▶ DATA LINES
Start
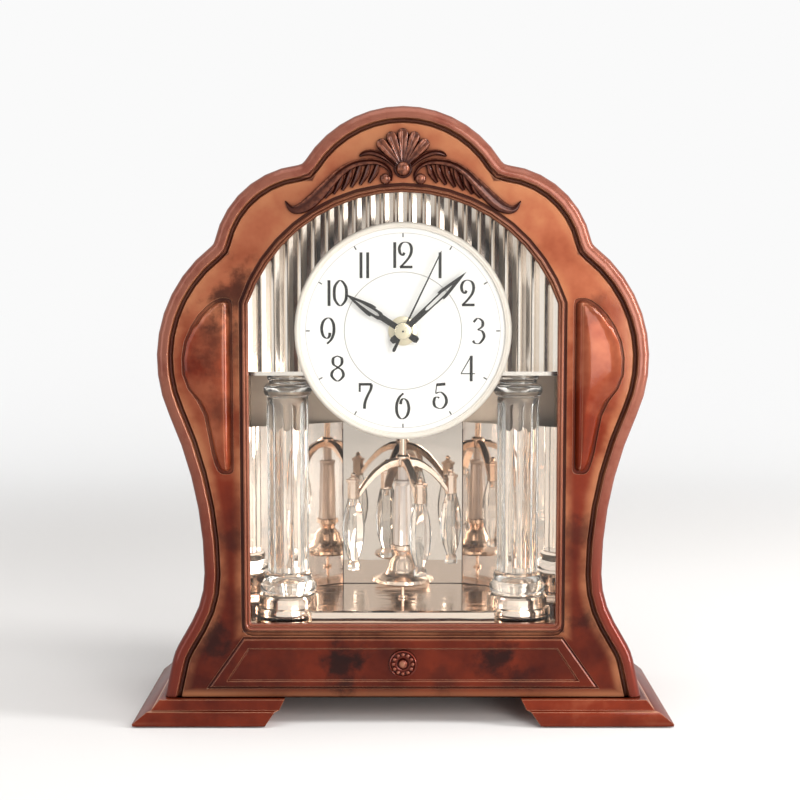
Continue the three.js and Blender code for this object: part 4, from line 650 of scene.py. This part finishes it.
class Shape:
    """Collects points in millimetres and faces of several solids into one mesh."""

    def __init__(self):
        self.points, self.faces = [], []

    def loft(self, rings, closed_ends=True):
        """Skins rings of equally many points."""
        first, count = len(self.points), len(rings[0])
        for ring in rings:
            self.points.extend(ring)
        for r in range(len(rings) - 1):
            for i in range(count):
                a, b = first + r * count + i, first + r * count + (i + 1) % count
                self.faces.append((a, b, b + count, a + count))
        if closed_ends:
            self.faces.append(tuple(range(first + count - 1, first - 1, -1)))
            last = first + (len(rings) - 1) * count
            self.faces.append(tuple(range(last, last + count)))

    def ribbon(self, line, width_of, y):
        """A flat strip along x and z points; its width may follow its direction."""
        first = len(self.points)
        for i, (x, z) in enumerate(line):
            (ax, az), (bx, bz) = line[max(i - 1, 0)], line[min(i + 1, len(line) - 1)]
            run, rise = bx - ax, bz - az
            length = math.hypot(run, rise) or 1.0
            half = width_of(run / length, rise / length) / 2
            self.points.append((x - rise / length * half, y, z + run / length * half))
            self.points.append((x + rise / length * half, y, z - run / length * half))
        for i in range(len(line) - 1):
            a = first + 2 * i
            self.faces.append((a, a + 1, a + 3, a + 2))

    def boss(self, x, z, profile):
        """A round boss on the ornament's seat through points of radius and height."""
        turns = [2 * math.pi * i / BOSS_SIDES for i in range(BOSS_SIDES)]
        rings = []
        for r, rise in profile:
            radius = max(r, BOSS_TIP)
            rings.append([(x + radius * math.cos(turn), SEAT_Y - rise, z + radius * math.sin(turn))
                          for turn in turns])
        self.loft(rings)

    def rib(self, control, section):
        """A raised rib on the ornament's seat through points of x, z, width and height."""
        line = spline(control, RIB_STEPS)
        rings = []
        for i, (x, z, width, height) in enumerate(line):
            (ax, az, *_), (bx, bz, *_) = line[max(i - 1, 0)], line[min(i + 1, len(line) - 1)]
            length = math.hypot(bx - ax, bz - az)
            along = ((bx - ax) / length, (bz - az) / length)
            outline = [(across * width / 2, SEAT_Y - RIB_FOOT - height * rise)
                       for across, rise in section]
            outline += [(width / 2, SEAT_Y), (-width / 2, SEAT_Y)]
            rings.append([(x - along[1] * a, y, z + along[0] * a) for a, y in outline])
        self.loft(rings)


def crest_shape():
    """Shell of five hollow petals over a ball, with a leaf to each side."""
    shape = Shape()
    for turn, size in PETALS:
        aside, up = math.sin(math.radians(turn)) * size, math.cos(math.radians(turn)) * size
        shape.rib([(aside * out, CREST_Z + up * out, width, height)
                   for out, width, height in PETAL], HOLLOW)
    shape.boss(0, CREST_Z, CREST_BALL)
    leaf = [(x, CREST_Z + z, width, height) for x, z, width, height in CREST_LEAF]
    shape.rib(leaf, RIMMED)
    shape.rib([(-x, z, width, height) for x, z, width, height in leaf],
              [(-across, rise) for across, rise in reversed(RIMMED)])
    return shape


def acanthus_shape(side):
    """Curled arm with a volute, and fronds down to the window frame; side is 1 or -1."""
    shape = Shape()
    arm = [(x, CREST_Z + z, width, height) for x, z, width, height in ARM_LINE]
    shape.rib(arm, RIMMED)
    shape.boss(VOLUTE_PLACE[0], CREST_Z + VOLUTE_PLACE[1], VOLUTE)
    outer = [point for point in spline(arm, 2 * RIB_STEPS) if point[0] > INNERMOST_FROND_X]
    reach = WINDOW["radius"] + FIELD_FROM_WINDOW + FROND_FROM_FIELD
    lean = FROND_LEAN * FROND_REACH
    for start in FROND_STARTS:
        top = min(outer, key=lambda point: abs(point[0] - start))[1]
        end = start + FROND_REACH
        bottom = WINDOW["arch_z"] + math.sqrt(reach ** 2 - end ** 2) + lean
        places = [(start, top), (start + lean, (top + bottom) / 2), (end, bottom)]
        shape.rib([place + size for place, size in zip(places, FROND_SIZES)], BLADE)
    if side < 0:
        shape.points = [(-x, y, z) for x, y, z in shape.points]
        shape.faces = [tuple(reversed(face)) for face in shape.faces]
    return shape


def pen(weight):
    """Width of a stroke by its direction."""
    if weight is None:
        return lambda run, rise: THIN + (THICK - THIN) * abs(rise) ** NIB_TURN
    return lambda run, rise: THICK * weight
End
▶ STATED PROBLEM
Looking at the material above, please copy exactly every line from its first line through the line containing "self.points, self.faces = [], []", with both ends included and nothing else.

▶ COMPLETE ANSWER
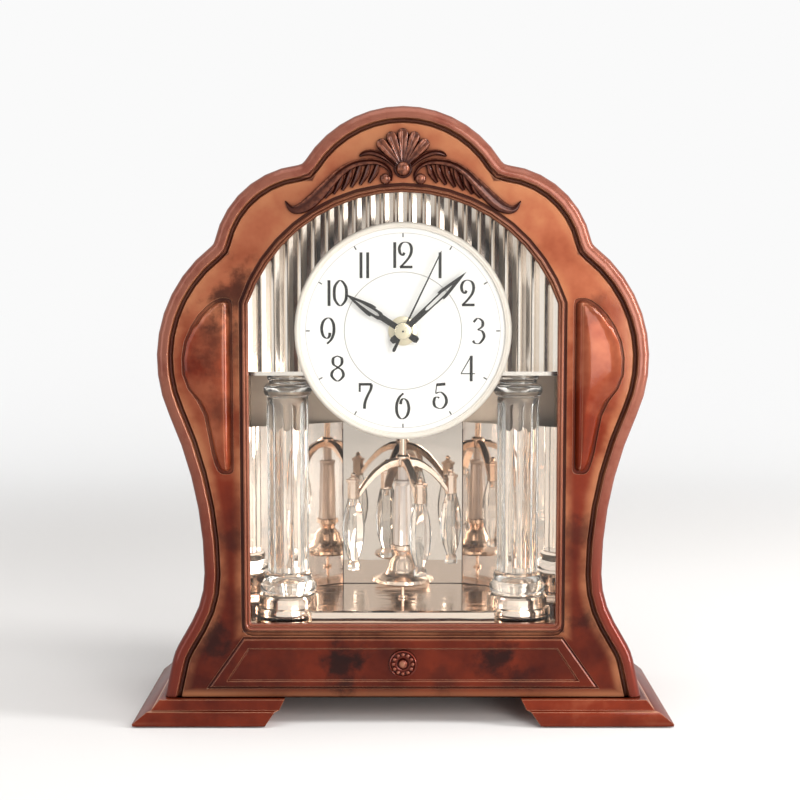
Continue the three.js and Blender code for this object: part 4, from line 650 of scene.py. This part finishes it.
class Shape:
    """Collects points in millimetres and faces of several solids into one mesh."""

    def __init__(self):
        self.points, self.faces = [], []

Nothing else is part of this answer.